Luego de mucho trajinar, logró venderle sus trabajos al estado nacional. Padre de 12 hijos, las penurias económicas de López superan con su verismo cruel cualquier mitología acerca de la bohemia del artista. Para Cándido su pintura era, en primer lugar, un acto de servicio. Un gesto patriótico, y ese era el reconocimiento que exigía.
La perspectiva panorámica recuerda la visión de un chico que dispone sobre el suelo del patio su batería de soldaditos de plomo. Ese mirador, que podría darles la razón a los que subrayan cierta ingenuidad, contrasta con el celo mimético, testimonial, de un cronista que no ahorra sangre ni opta por detalles metafóricos que atenúen la cantidad de soldados en acción, la cantidad de vidas en juego. Ni el tenor sobrecogedor de una batalla real, con sus muertos desperdigados, su carnicería anónima.
“Creo que Cándido no pensaba mucho en etiquetas ni trató de adaptarse a las modas y los mandatos de su época. Me parece que su obra es muy difícil de catalogar. Tampoco vamos a encontrar artistas que hayan continuado con su tradición.
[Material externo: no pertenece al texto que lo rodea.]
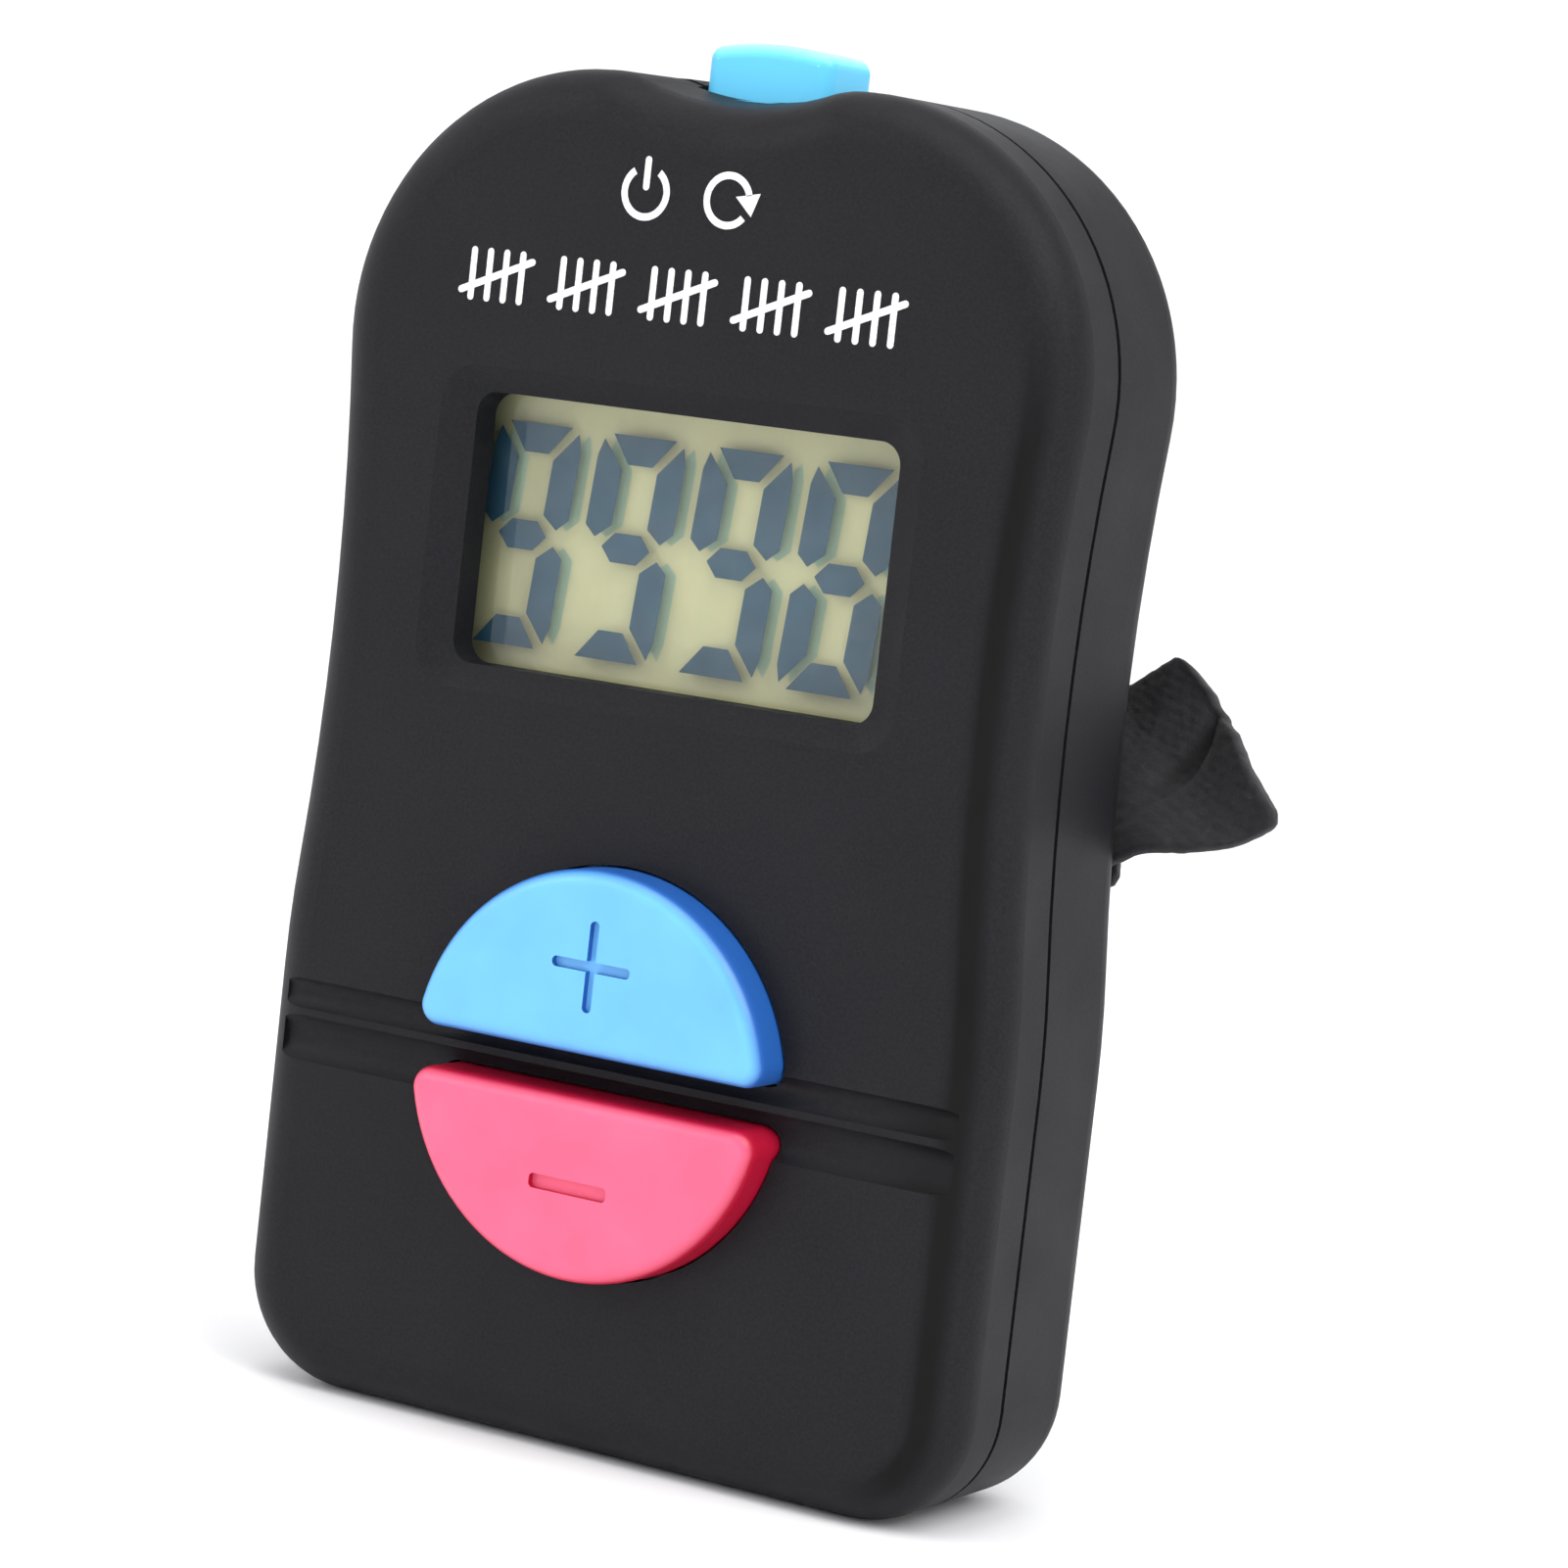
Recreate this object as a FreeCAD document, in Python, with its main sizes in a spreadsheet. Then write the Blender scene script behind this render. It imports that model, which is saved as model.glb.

Es una especie de punto solitario y hermoso en la historia del arte”, lo elogia María Luque.
Debido a la necesidad de una impresión y un papel que les hiciera justicia al dibujo y el color (se trata de un libro-objeto, bello objeto), La mano del pintor es unos de esos emprendimientos descabellados para las finanzas de las editoriales. Así como Cándido y María se asociaron para continuar una obra inconclusa en una suerte de producción colectiva y sucesiva, el volumen publicado por Sigilo contó con un financiamiento grupal. Gracias a la contribución de los lectores, el libro pudo ver la luz. “Era genial ver el entusiasmo de la gente y saber que antes de que el libro estuviera impreso ya había cerca de 400 colaboradores que lo habían comprado”, recuerda María. Se supone que la novela gráfica no tiene un público masivo ni mucho menos. Otro riesgo asumido por esta obra que la confirma como excepcional.